Stephen Ferreira faces a big test at the NAC HIV and Cancer Prevention Drive Pro-Am Golf Tournament. National Aids Council expects the second edition, set for Royal Harare Golf Club in the first week of October, to be bigger.
Ferreira is the defending champion, but the 2017 edition seems to be bigger, with a prize fund of US$35 000.
He will face big competition from Zambian Muthiya Madalitso and Ryan Cairns, among other top golfers in the country.
The tournament is aimed at raising “financial and material resources to purchase 15 sets of mobile cancer testing equipment for rural health centres across the country”.
“… (as well as) to raise awareness and disseminate information on closing the tap of new HIV and cancer infections,” said NAC chief executive Tapuwa Magure.
Dr Magure added that awareness programmes will be running concurrently with the tournament.
“As part of the tournament, we have already rolled out massive HIV and cancer awareness messages promoting uptake of testing and screening services.

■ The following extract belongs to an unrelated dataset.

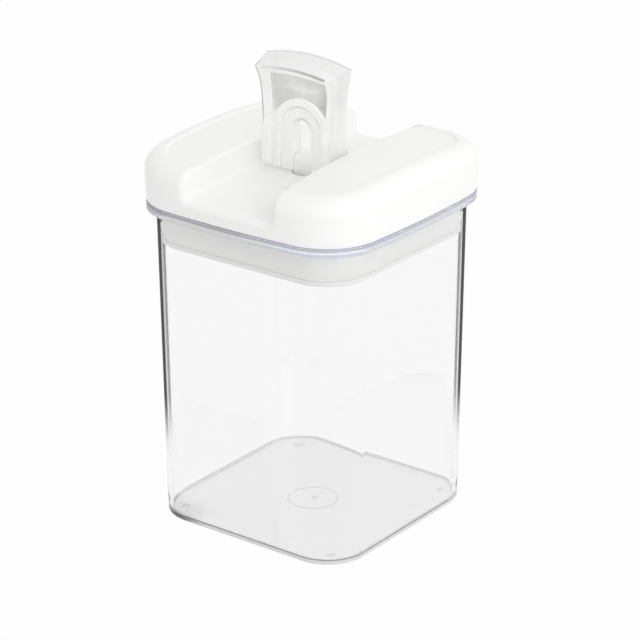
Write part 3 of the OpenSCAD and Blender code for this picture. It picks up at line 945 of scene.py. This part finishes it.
def channel():
    """The channel's crowned floor with its fillets, its lips and the hole for the post."""
    rows, first = channel_rows()
    count = len(rows[0])
    left = (count - HOLE_CELLS) // 2
    points = [point for row in rows for point in row]
    faces = []
    for j in range(len(rows) - 1):
        for i in range(count - 1):
            in_hole = first <= j < first + HOLE_CELLS and left <= i < left + HOLE_CELLS
            if not in_hole:
                faces.append((j * count + i, j * count + i + 1, (j + 1) * count + i + 1, (j + 1) * count + i))
    cells = range(HOLE_CELLS)
    edge = [first * count + left + k for k in cells]
    edge += [(first + k) * count + left + HOLE_CELLS for k in cells]
    edge += [(first + HOLE_CELLS) * count + left + HOLE_CELLS - k for k in cells]
    edge += [(first + HOLE_CELLS - k) * count + left for k in cells]
    add_hole(points, faces, edge)
    return points, faces


def make_cover(material):
    """The white cover of the lid, in one piece with its snap beads."""
    shapes = [skirt(), mirrored(mouth_flank()), mirrored(ridge()), channel()]
    shapes += [snap_bead(quarter) for quarter in range(4)]
    piece = solid("white_lid_cover", joined(shapes), "lid")
    dress(piece, material)
    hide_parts("lid_cover")


# ---------------------------------------------------------------- seal band, return spring and lever


def make_band(material):
    """The barrel-shaped seal band, built once to the seal ring part's size; the plate squeezes the real band
    as it rises.
    """
    inner = 16.55
    outer = 18.3
    barrel_r = 16.0
    steps = 10
    half = (band_high.z - band_low.z) / 2
    middle = (band_high.z + band_low.z) / 2
    turn = math.degrees(math.asin(half / barrel_r))
    section = [(inner, band_low.z)] + arc((outer - barrel_r, middle), barrel_r, -turn, turn, steps)
    section += [(inner, band_high.z), (inner, band_low.z)]
    piece = solid("seal_band", between_rings(level_rings(square_levels(section))), "lid")
    sharp_edges(piece, 40)
    dress(piece, material)
    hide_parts("seal_ring")
    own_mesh(piece)


def make_spring(material):
    """The coil spring round the post."""
    turns = 5.5
    wire_r = 0.5
    sides = 12
    turn_steps = 32
    coil_r = (spring_high.x - spring_low.x) / 2 - wire_r
    centre_y = (spring_high.y + spring_low.y) / 2
    low = spring_low.z + wire_r
    rise = spring_high.z - spring_low.z - 2 * wire_r
    count = int(turns * turn_steps)
    rings = []
    for k in range(count + 1):
        turn = 2 * math.pi * k / turn_steps
        height = low + rise * k / count
        ring = []
        for r, z in arc((coil_r, height), wire_r, 0, 360, sides)[:-1]:
            ring.append((r * math.cos(turn), centre_y + r * math.sin(turn), z))
        rings.append(ring)
    piece = solid("coil_spring", between_rings(rings, capped=True), "lid")
    dress(piece, material)
    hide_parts("return_spring")
    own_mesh(piece)


def round_edges(piece):
    """Joins the facets of a piece's flat faces and rounds the edges between those faces."""
    weld = piece.modifiers.new("weld", "WELD")
    weld.merge_threshold = 0.01 * MM
    flat = piece.modifiers.new("flat", "DECIMATE")
    flat.decimate_type = "DISSOLVE"
    flat.angle_limit = math.radians(1.5)
    bevel = piece.modifiers.new("bevel", "BEVEL")
    bevel.width = 0.3 * MM
    bevel.segments = 3
    bevel.limit_method = "ANGLE"
    bevel.angle_limit = math.radians(25)
    bevel.harden_normals = True


# ---------------------------------------------------------------- floor, light and camera

def seen_directly(graph):
    """A mask that is 1 for what the camera sees, also by way of glass or gloss, and 0 for light on things."""
    path = graph.add("LightPath")
    seen = graph.larger(path.outputs["Is Camera Ray"], path.outputs["Is Glossy Ray"])
    return graph.larger(seen, path.outputs["Is Transmission Ray"])


def make_floor():
    """A white floor that glows almost white where it is seen and keeps a soft shadow."""
    half = 6.0
    glow_share = 0.94
    corners = [(-half, -half, 0), (half, -half, 0), (half, half, 0), (-half, half, 0)]
    mesh = bpy.data.meshes.new("floor")
    mesh.from_pydata(corners, [], [(0, 1, 2, 3)])
    floor = bpy.data.objects.new("floor", mesh)
    bpy.context.scene.collection.objects.link(floor)
    material, graph, shader = new_material("white_floor", Base_Color=(0.9, 0.9, 0.9, 1), Roughness=1)
    glow = graph.add("Emission")
    share = graph.times(seen_directly(graph), glow_share)
    graph.show(graph.mix_shaders(share, shader.outputs["BSDF"], glow.outputs["Emission"]))
    dress(floor, material)


def make_world():
    """Light from all round, fainter from the left. What is seen of it is almost white."""
    right_strength = 0.89
    left_strength = 0.74
    seen_strength = 0.985
    world = bpy.data.worlds.new("studio")
    bpy.context.scene.world = world
    world.use_nodes = True
    graph = Graph(world)
    where = graph.add("TexCoord")
    direction = graph.add("SeparateXYZ", Vector=where.outputs["Generated"])
    to_left = graph.rise(direction.outputs["X"], 0.1, -0.9)
    dome = graph.ramp(to_left, (0.0, right_strength), (1.0, left_strength))
    strength = graph.larger(dome, graph.times(seen_directly(graph), seen_strength))
    graph.fill(graph.nodes["Background"], Color=(1, 1, 1, 1), Strength=strength)


def make_lamp():
    """A soft square lamp on the right, aimed at the canister."""
    aim = Vector((0, 0, 0.1))
    lamp = bpy.data.lights.new("soft_box", "AREA")
    lamp.shape = "SQUARE"
    lamp.size = 0.9
    lamp.energy = 4.2
    holder = bpy.data.objects.new("soft_box", lamp)
    holder.location = (1.15, -0.3, 0.85)
    holder.rotation_euler = (aim - holder.location).to_track_quat("-Z", "Y").to_euler()
    bpy.context.scene.collection.objects.link(holder)


def make_camera():
    """The camera that was fitted to the photo's outlines, with its slight roll."""
    aim = Vector((0.000576, 0.004192, 0.082281))
    roll = math.radians(-0.17)
    camera = bpy.data.cameras.new("camera")
    camera.sensor_width = 36
    camera.lens = 159.84
    camera.clip_start = 0.05
    camera.clip_end = 20
    holder = bpy.data.objects.new("camera", camera)
    holder.location = (0.666085, -0.872584, 0.534403)
    turn = (aim - holder.location).to_track_quat("-Z", "Y")
    holder.rotation_mode = "QUATERNION"
    holder.rotation_quaternion = turn @ Quaternion((0, 0, 1), roll)
    bpy.context.scene.collection.objects.link(holder)
    bpy.context.scene.camera = holder


# ---------------------------------------------------------------- the scene

clear = canister_plastic()
lever_clear = lever_plastic()
white = moulded_plastic("white_plastic", (0.94, 0.94, 0.932), 0.35)
plug_white = moulded_plastic("plug_plastic", (0.93, 0.93, 0.922), 0.4)
silicone = moulded_plastic("silicone", (0.92, 0.92, 0.912), 0.5)
steel = drawn_steel()
make_canister(clear)
make_cover(white)
make_band(silicone)
make_spring(steel)
dress(nodes["lid_liner"], plug_white)
dress(nodes["seal_plate"], plug_white)
dress(nodes["hinge_pin"], steel)
dress(nodes["lever"], lever_clear)
round_edges(nodes["lever"])
make_floor()
make_world()
make_lamp()
make_camera()
bpy.context.scene.view_settings.view_transform = "Standard"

The corporates that have partnered us are also reaping rewards through advertising space on our programmes,” he said.
And there are many adjustments to the tournament.
“This year also sees the introduction of a Ladies Competition as part of the event. This is a qualifying round, played the day before the main tournament begins, and is open to ladies from all the golf clubs across the country. All costs are sponsored by NAC, with the winners automatically entered into the Pro-Am tournament,” NAC said.
“The HIV & Cancer Prevention Drive Pro-Am Golf Tournament will run from the 3rd to the 6th October 2017, at the prestigious Royal Harare Golf Club. The ladies segment of the event will be played on Tuesday 6th October, and the professional golfers will play a three day tournament with the field ‘cut’ to 25 players after day 2 thereafter.
“Those pros that “make the cut” will then go into the tournament’s final day, Friday 6th October, and be teamed up with three amateur players to play in the Pro-Am tournament.”
Minister of Health and Child Care David Parirenyatwa believes Pro-Am Golf Tournament is vital.
“In addition to the above roles that NAC have already fully embraced, they have also recognised the need for resource mobilisation in view of the inadequacy of resources that we face. This golf tournament therefore comes in that regard as we need to scale up interventions to curtail cancer,” said Dr Parirenyatwa.